I moved all my services that I had with them away (With IS from 1997), last 3-5years service went to s...

Their voice solution has a delay issue for us here in CPT, some calls sound like you speak to someone in Europe in the 1980's

Good and well to pay cheap, but if you have call issues daily, then you loose more business than what you save on your bill.
I'm going to see how it goes but with a 100Mbps Fiber connection I doubt there will be issues

That said if it sucks I jump. I have no brand loyalty
 
2mb Diginet

Ok. Yes, that should be fine - if it still gave poor quality when no-one else was on the line then it it's definitely an IS issue.
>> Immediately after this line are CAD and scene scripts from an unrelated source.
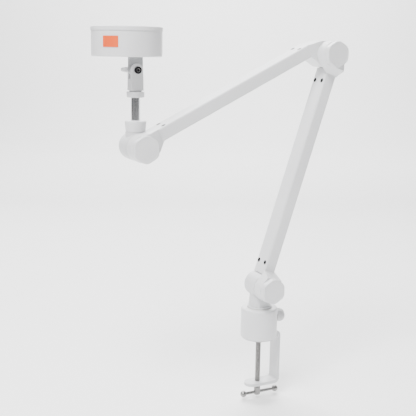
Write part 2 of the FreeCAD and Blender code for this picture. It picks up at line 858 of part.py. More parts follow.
def washer_seat():
    """The back ear's slanting flat is deepest just below the washer's edge."""
    slope = (bracket_foot_y - bracket_top_y) / (tilt_height + bracket_ear_radius - bracket_bottom)
    return flat_at_tilt() + slope * (wing_hub_radius + 1.5)


def tilt_washer():
    start = washer_seat()
    ring = across(wing_hub_radius + 1.5, start, start + tilt_washer_thickness(), 0, tilt_height)
    return ring.cut(across(tilt_screw_radius + fit, start - 1, start + 5, 0, tilt_height))


def wing_nut():
    start = washer_seat() + tilt_washer_thickness() + face_gap
    seat = Vector(0, start, tilt_height)
    hub = Part.makeCone(wing_hub_radius, wing_hub_radius - wing_hub_taper, wing_hub_length, seat, Y)
    parts = [hub]
    for side in (-1, 1):
        parts.append(wing(side, start))
    nut = joined(parts)
    return nut.cut(across(tilt_screw_radius + fit, start - 1, start + wing_hub_length + 1, 0, tilt_height))


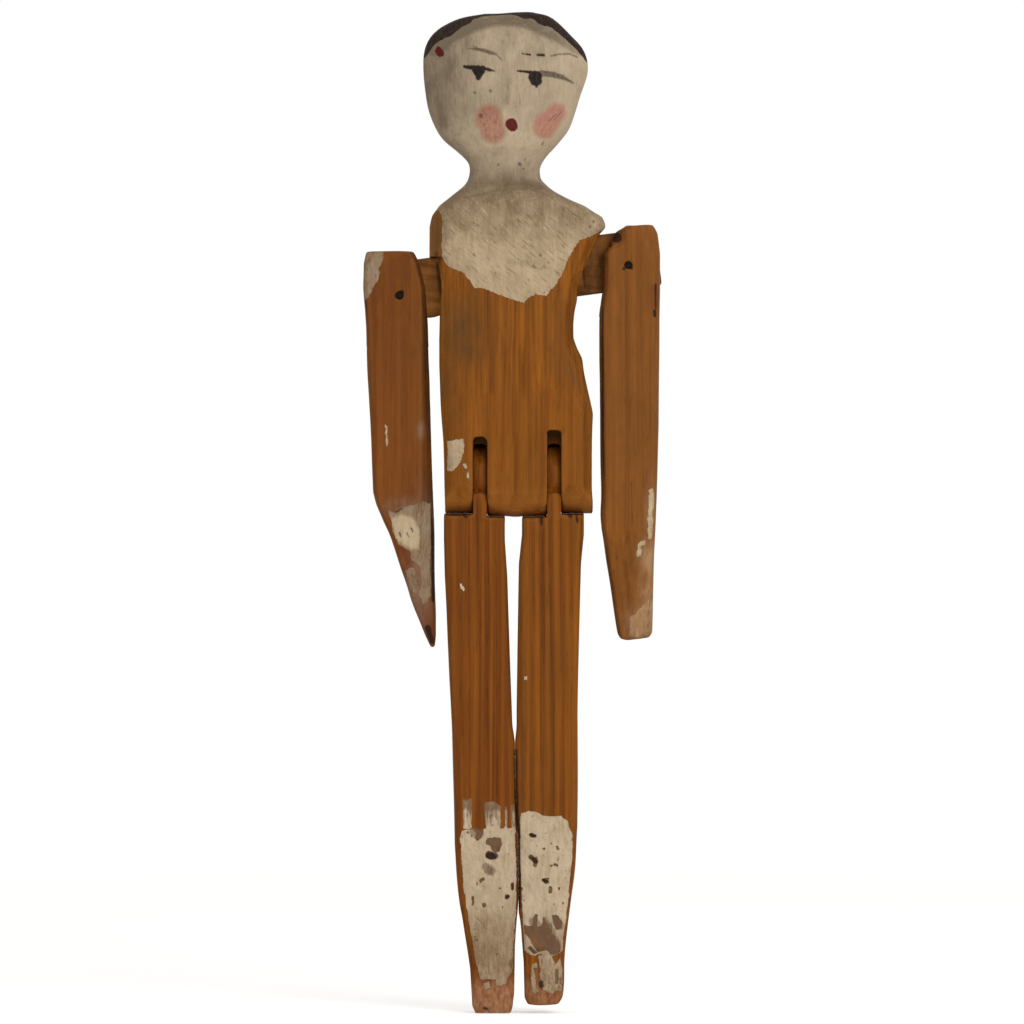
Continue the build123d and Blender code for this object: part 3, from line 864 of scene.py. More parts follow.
def shapeLeg(points, normals, facts):
    across, down = toPicture(points)
    # the hip tongue fills its slot, as near as it can still turn
    inSlot = (points[:, 2] > 0.1242) & (np.abs(points[:, 0] - facts["hipSlot"]) < 0.0019)
    inSlot &= np.abs(normals[:, 0]) > 0.75
    points[:, 0] += np.where(inSlot, np.sign(normals[:, 0]) * 0.00014, 0)
    shoulder = (np.abs(points[:, 2] - hips["shoulder"]) < 0.0006) & (normals[:, 2] > 0.6)
    hump = np.exp(-((points[:, 1] - hips["y"]) / 0.0016) ** 2) * hips["hump"]
    points[:, 2] += np.where(shoulder, hump, 0)
    front = step(-points[:, 1], 0.002, 0.005)
    for px, py, wide, tall, deep in facts["nick"]:
        points[:, 1] += front * deep * 0.001 * dab(across, down, px, py, wide, tall) ** 1.4
    return points


def fitLeg(points, normals, facts):
    # the last fit at the hip, and the flat sides that touch lower down
    slot = facts["hipSlot"]
    inward = facts["inward"]
    aside = points[:, 0] - slot
    outer = aside * inward < 0
    tongue = (points[:, 2] > hips["tongueFrom"]) & (np.abs(aside) < hips["tongueReach"])
    tongue &= np.abs(normals[:, 0]) > 0.6
    points[:, 0] = np.where(tongue, slot + np.sign(aside) * hips["tongueHalf"], points[:, 0])
    ridge = (np.abs(points[:, 1] - hips["y"]) < 0.0012) & (np.abs(points[:, 2] - hips["shoulder"]) < 0.0007)
    ridge &= (np.abs(aside) > 0.0017) & (normals[:, 2] > 0.3)
    corner = np.where(outer, hips["outerCorner"], hips["innerCorner"])
    top = np.where(outer, hips["outerTop"], hips["innerTop"])
    top += np.clip(corner - (np.abs(aside) - hips["tongueHalf"]) * 0.8, 0, corner)
    points[:, 2] = np.where(ridge, top, points[:, 2])
    # the inner sides meet, all but touching, from the knees to the ankles
    reachDown = np.hypot(points[:, 1] - hips["y"], points[:, 2] - hips["z"])
    spans = np.round(reachDown / 0.0005).astype(int)
    edge = np.full(spans.max() + 2, -1.0)
    np.maximum.at(edge, spans, points[:, 0] * inward)
    down = legRows["hipPin"] + reachDown * picture["perMetre"]
    rows, places = zip(*facts["innerEdge"])
    wanted = (np.interp(down, rows, places) - picture["middleX"]) / picture["perMetre"]
    reach = wanted * inward - edge[spans]
    share = step(down, rows[0], rows[0] + 20) * (1 - step(down, rows[-1] - 12, rows[-1]))
    behind = edge[spans] - points[:, 0] * inward
    pull = np.clip(1 - behind / 0.004, 0, 1)
    flat = (behind < 0.0003) & (share > 0.99)
    points[:, 0] = np.where(flat, wanted, points[:, 0] + inward * share * reach * pull * pull)
    return points


def markLeg(points, normals, facts):
    toBack = step(points[:, 1] + 0.0024 * softNoise(points, (0.003, 0.03, 0.004), 51), -0.0012, 0.0045)
    front = insideAny(points, facts["socks"])
    back = insideBy(points, facts["backSock"])
    specks = insideAny(points, facts["specks"]) - 30 * toBack
    thin = np.zeros(len(points))
    for outline, strong in facts["thin"]:
        thin = np.maximum(thin, strong * step(insideBy(points, outline), -0.6, 0.8) * (1 - toBack))
    # painted shadow: a dark band along the seam where the two legs meet
    across, down = toPicture(points)
    rows, places = zip(*facts["innerEdge"])
    seamShadow = (facts["seamShadow"] - np.abs(across - np.interp(down, rows, places))) / picture["perMm"]
    seamShadow -= 9 * (1 - step(down, *legRows["seamShadowIn"])) + 9 * step(down, *legRows["seamShadowOut"]) + 30 * toBack
    seamShadow -= 9 * step(np.abs(normals[:, 0]), 0.86, 0.97)
    return {
        "paint": np.maximum(wrapped(front, back, toBack), specks),
        "bare": insideAny(points, facts["bare"]) - 30 * toBack,
        "thin": thin,
        "toe": step(picture["soleY"] - points[:, 2] * picture["perMetre"], *legRows["toes"]),
        # dark spots, with painted shadow at the hip joints and in the seam between the legs
        "dark": np.maximum(brushed(points, facts["dark"]) - 30 * toBack, seamShadow),
        "grey": brushed(points, facts["grey"]) - 30 * toBack,
        "grime": np.clip(0.25 + 0.4 * softNoise(points, (0.006, 0.006, 0.03), 41), 0, 1),
    }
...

I have, fairly recently, done some traceroutes for customers using IS connectivity and seen packet loss on the network between them and the VoIP switch. Also, IS doesn't support open peering, which will almost guarantee poor quality calls to a range of destinations.
 
Great idea. Companies sign up with a voip provider and next thing they owe thousands for fraud they weren't warned about.

Yup, companies have no idea how to deal with it and I've spoken to operators who've lost a million or more in one attack.
 
How is this fraud perpetrated?

Countless ways, but the most common is to hack into the pbx and make lots of expensive calls.

It's easy to go to a mobile operator and set up a premium service (like a competition line - a premium number you call to enter a competition) and then the operator shares the call revenue for all calls going to that number. Those are the types of lines that have for Big Brother or Idols.

A criminal can set up this revenue share with the operator on a premium line, and then hack systems to call into his line, so he get the revenue from the line.

So (as a crook) you go to an operator like Econet in Zimbabwe and set up the revenue share, and then hack a pbx in South Africa to call that number in Zimbabwe, and clock up thousands of calls (as many as you can pump on the pbx before the credit runs out) and then Econet shares the revenue from those calls with you.

That is a common fraud, called toll fraud.